### PROMPT:
Reproduce, word for word, only the lines from the one containing "panel_left();" through the one containing "for node in", both included.

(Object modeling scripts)
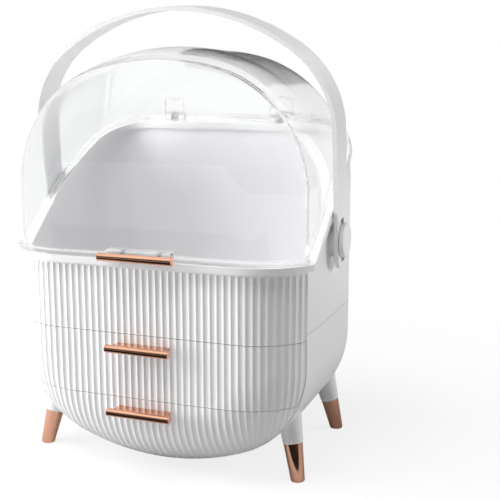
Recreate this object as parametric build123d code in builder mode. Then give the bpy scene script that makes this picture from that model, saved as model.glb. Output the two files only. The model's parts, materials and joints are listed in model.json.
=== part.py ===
from build123d import *
from math import asin, atan2, cos, hypot, sin, sqrt
import os

os.makedirs("parts", exist_ok=True)

# Outline of the rounded front face, seen from the front
front_half_width = 140.0
front_top = 359.4
front_top_radius = 223.8
front_shoulder_radius = 111.8
front_bottom = 0.2
front_bottom_radius = 217.8
front_lower_radius = 92.8

# Outline of the body behind the crease
body_half_width = 135.2
body_top = 364.0
body_top_radius = 188.0
body_shoulder_radius = 118.0
body_bottom = 5.0
body_bottom_radius = 213.0
body_lower_radius = 88.0

# Depths, measured back from the flat of the front face
body_depth = 192.0
edge_round = 58.0
crease_depth = 30.75
swell_depth = 60.0
back_round = 36.0

# Walls and clearances
casing_wall = 2.5
fascia_wall = 3.0
liner_wall = 2.0
drawer_wall = 2.0
rim_clear = 0.8
slide_clear = 0.4
drawer_inset = 4.0

# Heights of the parts of the front
band_bottom = 125.9
drawer_split = 69.95
side_seam = 131.5
lip_top = 190.0
lip_thickness = 5.5
flange_thickness = 4.5
lip_overhang = 4.5
flute_top = 182.2
front_gap = 0.5

# Line where the hood meets the casing, seen from the side
knee_depth = 34.3
middle_depth = 114.3
middle_height = 250.5
far_depth = 190.3
far_height = 296.0
knee_round = 5.0

# Flutes of the front
flutes_each_side = 24
flute_radius = 5.13
flute_depth = 0.8

# Pulls
bar_radius = 3.5
bar_reach = 12.0
drawer_bar_half = 29.0
hood_bar_half = 33.5
web_shorter = 5.0
web_height = 4.6
upper_pull_height = 115.6
lower_pull_height = 60.0
hood_pull_rise = 3.0
pull_screw_radius = 1.5
pull_screw_spacing = 34.0

# Hinges
hinge_inner = 46.8
hinge_outer = 67.0
lug_width = 6.0
knuckle_radius = 4.0
pin_radius = 1.5
leaf_top = 319.0
leaf_thickness = 2.0

# Handle
handle_half_width = 144.0
handle_top = 399.0
handle_top_radius = 186.0
handle_shoulder_radius = 87.0
handle_thickness = 3.5
handle_width = 32.0
handle_lean = 6.5
handle_depth = 98.3
leg_end_height = 190.5
pivot_height = 199.75
journal_radius = 10.7
journal_clear = 0.3
boss_radius = 15.0
slot_width = 9.0
slot_length = 38.5
cap_thickness = 3.9
hub_screw_radius = 2.0

# Feet
foot_x = 123.6
front_foot_depth = 40.3
back_foot_depth = 169.2
foot_splay_x = 0.2
foot_splay_y = 0.165
foot_tip_height = 31.0
foot_bottom_radius = 6.15
foot_top_radius = 8.3
foot_edge_round = 2.2
socket_top_radius = 12.0
socket_length = 46.0
spigot_radius = 5.0
spigot_length = 14.0

# Floors inside
shelf_thickness = 2.0
floor_thickness = 3.0

# Places that follow from the sizes above
pull_reach = bar_reach + bar_radius
hinge_reach = lip_overhang + knuckle_radius
front = -(body_depth + hinge_reach - pull_reach) / 2
back = front + body_depth
crease = front + crease_depth
swell = crease + swell_depth
corner_y = front + edge_round
pivot_y = front + handle_depth
far = 600.0


# Plane facing the front at a given depth, with X across and Z up
def face_plane(y):
    return Plane(origin=(0, y, 0), x_dir=(1, 0, 0), z_dir=(0, -1, 0))


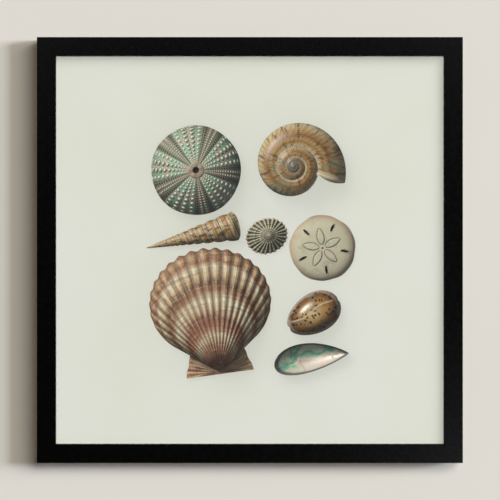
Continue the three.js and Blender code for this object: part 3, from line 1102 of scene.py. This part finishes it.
class Mussel(Shell):
    """The hollow side of a mussel's valve, its beak towards +x."""

    def level(self, m, x, z):
        """0 in the middle and 1 at the rim."""
        along = m.clamp(x * (1 / MUSSEL_HALF_LENGTH), -1.0, 1.0)
        width = m.maximum(((1 - along) * 0.5) ** 0.375, 0.05) * MUSSEL_HALF_WIDTH
        return m.hypot(along, (z - (1 - along * along) * MUSSEL_BOW) / width)

    def outline(self):
        a = ring_of(300)
        z = MUSSEL_HALF_WIDTH * np.sin(a) * np.sin(a / 2) ** 0.75 + MUSSEL_BOW * np.sin(a) ** 2
        return np.column_stack([MUSSEL_HALF_LENGTH * np.cos(a), z])

    def relief(self, x, z):
        q = np.clip(self.level(Numbers, x, z), 0, 1.02)
        bowl = 9 * np.maximum(1 - q**1.9, 0) ** 0.9
        scars = 0.35 * (1 - ease(np.hypot((x + 20) / 7.5, (z - 4) / 6), 0.92, 1))
        scars += 0.3 * (1 - ease(np.hypot((x - 24) / 3.2, (z + 1) / 2.6), 0.9, 1))
        return 10.2 - bowl - scars + 1.6 * ridge(q - 0.96, 0.035)

    def paint(self, g, x, z):
        """Mother-of-pearl, whose hue turns with the way it faces and drifts in soft clouds."""
        level = self.level(g, x, z)
        nx, _, nz = g.parts(g.attribute("facing"))
        cloud = g.grain(x, z, 16.0, 0.055, 0.55, 0.8)
        ripple = g.noise(g.vector(x * 0.25, 16.0, z), 0.35)
        fine = g.grain(x, z, 17.0, 0.7)
        pearl = g.ramp(
            nx * 0.55 - nz * 0.35 + cloud * 1.5 + ripple * 0.22 - 0.4,
            (0.0, 206, 200, 190), (0.14, 216, 196, 188), (0.28, 196, 168, 164), (0.42, 208, 206, 186),
            (0.55, 150, 196, 170), (0.68, 104, 158, 148), (0.8, 176, 200, 176), (1.0, 214, 206, 192),
        )
        colour = g.washes(
            pearl,
            ((70, 84, 98), level + fine * 0.06, 0.86, 0.95, 0.8),
            ((40, 34, 30), level, 0.955, 0.97),
            ((128, 86, 56), level, 0.98, 0.995, 0.8),
        )
        return printed(g, colour, gloss=0.5, sharp=30.0, grit=0.05, grit_mm=2.5)


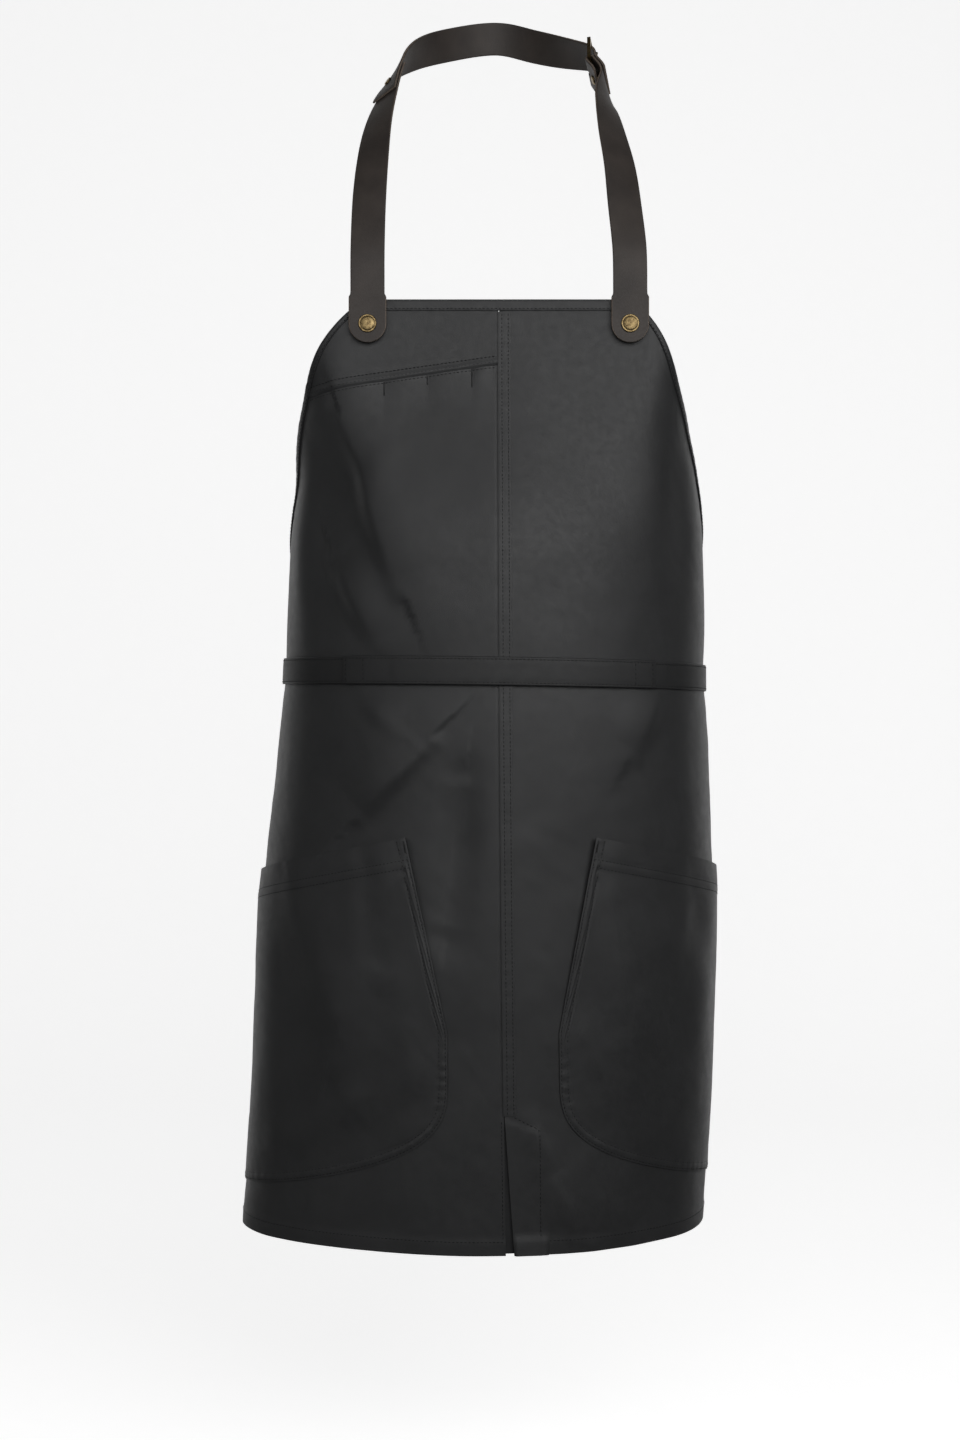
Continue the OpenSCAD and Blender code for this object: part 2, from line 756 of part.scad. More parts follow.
module strap_nape() {
    color(leather)
        difference() {
            leather_run(run_frames(5.05, 12.95, nape_off));
            at_station(rivet_t)
                rotate([90, 0, 0])
                    cylinder(d = rivet_d, h = 30, center = true, $fn = 32);
            at_station(bar_station)
                translate([-slot_w / 2, -20, -slot_from - slot_len])
                    cube([slot_w, 40, slot_len]);
            at_station(fold_rivet_t)
                rotate([90, 0, 0])
                    cylinder(d = slot_w, h = 30, center = true, $fn = 32);
        }
}

// From the end inside the fold, up to the bar, round it and down the outside to the right tab
module strap_right() {
    s = strap_frame(bar_station);
    tail = run_frames(bar_station + 0.05, 12.95, function (t) fold_off);
    main = run_frames(bar_station + 0.05, last, function (t) -fold_off * (1 - ease((t - 13) / 0.8)));
    color(leather)
        difference() {
            leather_run(concat(
                [for (i = [len(tail) - 1:-1:0]) [tail[i][0], tail[i][1], -tail[i][2]]],
                [for (a = [180:-15:0]) let (n = cos(a) * s[2] + sin(a) * s[3]) [s[0] - fold_off * n, s[1], n]],
                main
            ));
            at_station(bar_station)
                translate([-slot_w / 2, -20, -8])
                    cube([slot_w, 40, 12]);
            at_station(fold_rivet_t)
                rotate([90, 0, 0])
                    cylinder(d = rivet_d, h = 30, center = true, $fn = 32);
        }
}

// A tubular rivet with two low heads; it clamps leather from depth a to depth b along the normal
module rivet(a, b) {
    rotate([-90, 0, 0]) {
        translate([0, 0, a - rivet_rise])
            cylinder(d = rivet_d - 2 * knob_gap, h = b - a + 2 * rivet_rise, $fn = 32);
        translate([0, 0, a - rivet_rise - rivet_head])
            cylinder(d1 = 7, d2 = 8.5, h = rivet_head, $fn = 48);
        translate([0, 0, b + rivet_rise])
            cylinder(d1 = 8.5, d2 = 7, h = rivet_head, $fn = 48);
    }
}

module strap_rivets() {
    color(brass) {
        at_station(rivet_t)
            rivet(lap_off - strap_t / 2, strap_t / 2);
        at_station(fold_rivet_t)
            rivet(fold_off - strap_t / 2 - 1.4, fold_off + strap_t / 2);
    }
}

// ---- Buckle: in the bar's own frame x is along the bar, -y outward and -z up the strap ----
bar_r = wire_d / 2;
side_x = strap_w / 2 + 0.9 + bar_r;
rim = wire_d + 0.4;
// The far bar clears the nape strap that slopes behind it
far_y = nape_off(bar_station - buckle_len / station_step) - strap_t / 2 - bar_r - buckle_gap - 1.2;
buckle_tilt = atan2(-far_y, buckle_len);
buckle_reach = norm([far_y, buckle_len]);
prong_r = prong_d / 2;
// The prong rests on the far bar's outer side
prong_tilt = buckle_tilt + asin((bar_r + prong_r + 0.2) / (buckle_reach - rim));

// A stamped frame whose heel bar is turned round, so that the leather and the prong swing on it
module buckle_frame() {
    open_w = 2 * side_x - rim;
    color(brass)
        at_station(bar_station)
            rotate([-buckle_tilt, 0, 0]) {
                rotate([90, 0, 0])
                    translate([0, 0, -bar_r])
                        linear_extrude(wire_d)
                            difference() {
                                translate([-open_w / 2 - rim, -buckle_reach - rim / 2])
                                    square([open_w + 2 * rim, buckle_reach + rim]);
                                translate([-open_w / 2, -buckle_reach + rim / 2])
                                    square([open_w, buckle_reach + rim]);
                            }
                rotate([0, 90, 0])
                    cylinder(r = bar_r, h = open_w + rim, center = true, $fn = 48);
            }
}

module buckle_prong() {
    eye_r = bar_r + buckle_gap / 2;
    reach = buckle_reach + 3;
    color(brass)
        at_station(bar_station)
            rotate([-prong_tilt, 0, 0])
                difference() {
                    union() {
                        rotate([0, 90, 0])
                            cylinder(r = eye_r + 1, h = 3, center = true, $fn = 48);
                        translate([0, 0, -reach])
                            cylinder(r = prong_r, h = reach, $fn = 48);
                    }
                    rotate([0, 90, 0])
                        cylinder(r = eye_r, h = 10, center = true, $fn = 48);
                }
}

panel_left();
panel_right();
bib_yoke();
centre_seam_lap();
bib_top_hem();
armhole_binding_left();
armhole_binding_right();
side_hem_left();
side_hem_right();
bottom_hem_left();
bottom_hem_right();
vent_facing_left();
vent_facing_right();
vent_underlap();
hip_pocket_left();
hip_pocket_right();
belt_front();
belt_side_left();
belt_side_right();
belt_stud_cap();
belt_stud_post();
snap_studs();
snap_posts();
tab_left();
tab_right();
snap_caps();
snap_sockets();
strap_left();
strap_nape();
strap_right();
strap_rivets();
buckle_frame();
buckle_prong();
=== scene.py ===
import math
import bpy
import numpy as np
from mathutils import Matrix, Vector


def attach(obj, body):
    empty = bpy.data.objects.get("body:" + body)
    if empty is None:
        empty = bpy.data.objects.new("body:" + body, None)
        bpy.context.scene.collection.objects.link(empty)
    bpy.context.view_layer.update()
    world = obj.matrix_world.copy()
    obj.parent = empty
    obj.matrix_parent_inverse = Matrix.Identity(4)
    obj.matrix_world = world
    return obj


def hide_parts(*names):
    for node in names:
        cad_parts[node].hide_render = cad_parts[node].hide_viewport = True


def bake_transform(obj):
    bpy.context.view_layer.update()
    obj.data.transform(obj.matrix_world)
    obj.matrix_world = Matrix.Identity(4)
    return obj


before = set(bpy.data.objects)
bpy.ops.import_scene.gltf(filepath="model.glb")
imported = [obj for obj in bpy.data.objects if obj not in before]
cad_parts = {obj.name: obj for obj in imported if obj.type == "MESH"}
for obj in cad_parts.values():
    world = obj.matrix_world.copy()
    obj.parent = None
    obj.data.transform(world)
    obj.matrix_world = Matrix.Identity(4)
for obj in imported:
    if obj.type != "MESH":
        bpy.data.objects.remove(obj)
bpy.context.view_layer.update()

# ---- Sizes, in millimetres: the same values as the CAD part ----
MM = 0.001
BODY_H, CORNER_Z = 807.0, 516.0
SIDE_W, SIDE_FLARE = 350.0, 25.0
BIB_HALF_W, BIB_CORNER_H = 128.0, 7.0
SWAY, SEAM_SWAY = 20.0, 26.0
DRAW_RIGHT, DRAW_LEFT, FILL_LEFT = 10.0, 4.5, 4.5
CLOTH_T, GAP, EDGE_GAP = 1.2, 0.3, 2.0
HEM_H, SIDE_HEM_W, BINDING_W, TOP_HEM_H, LAP_W = 13.0, 12.0, 7.5, 9.5, 11.0
VENT_H, VENT_OPEN, FACING_W = 115.0, 6.5, 28.0
UNDERLAP_W, UNDERLAP_BACK = 16.0, 10.0
MOUTH_Z, MOUTH_SLOPE, BIB_POCKET_DEPTH = 751.0, 0.14, 130.0
POCKET_TOP_Z, POCKET_SLOPE, POCKET_FOOT_Z, POCKET_ROUND_Z = 350.0, 0.2, 34.0, 152.0
POCKET_IN, POCKET_CORNER, POCKET_OUT = 47.0, 80.0, 300.0
POCKET_BULGE, POCKET_GAP = 8.5, 0.5
BELT_Z, BELT_H, BELT_T, BELT_GAP, BELT_TILT = 478.0, 24.0, 2.0, 0.8, 0.015
BELT_FRONT_HALF, BELT_TUCK, BELT_LAP = 138.0, 24.0, 70.0
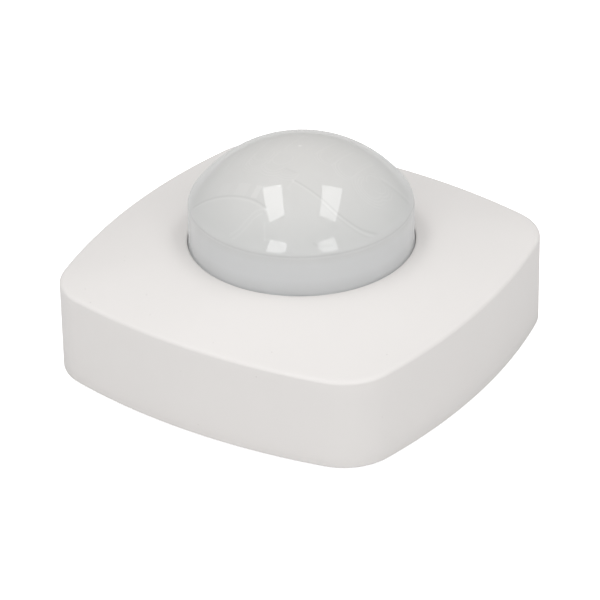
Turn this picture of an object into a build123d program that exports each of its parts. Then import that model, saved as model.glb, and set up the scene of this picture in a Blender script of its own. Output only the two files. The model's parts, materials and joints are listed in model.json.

### FINAL ANSWER:
panel_left();
panel_right();
bib_yoke();
centre_seam_lap();
bib_top_hem();
armhole_binding_left();
armhole_binding_right();
side_hem_left();
side_hem_right();
bottom_hem_left();
bottom_hem_right();
vent_facing_left();
vent_facing_right();
vent_underlap();
hip_pocket_left();
hip_pocket_right();
belt_front();
belt_side_left();
belt_side_right();
belt_stud_cap();
belt_stud_post();
snap_studs();
snap_posts();
tab_left();
tab_right();
snap_caps();
snap_sockets();
strap_left();
strap_nape();
strap_right();
strap_rivets();
buckle_frame();
buckle_prong();
=== scene.py ===
import math
import bpy
import numpy as np
from mathutils import Matrix, Vector


def attach(obj, body):
    empty = bpy.data.objects.get("body:" + body)
    if empty is None:
        empty = bpy.data.objects.new("body:" + body, None)
        bpy.context.scene.collection.objects.link(empty)
    bpy.context.view_layer.update()
    world = obj.matrix_world.copy()
    obj.parent = empty
    obj.matrix_parent_inverse = Matrix.Identity(4)
    obj.matrix_world = world
    return obj


def hide_parts(*names):
    for node in names:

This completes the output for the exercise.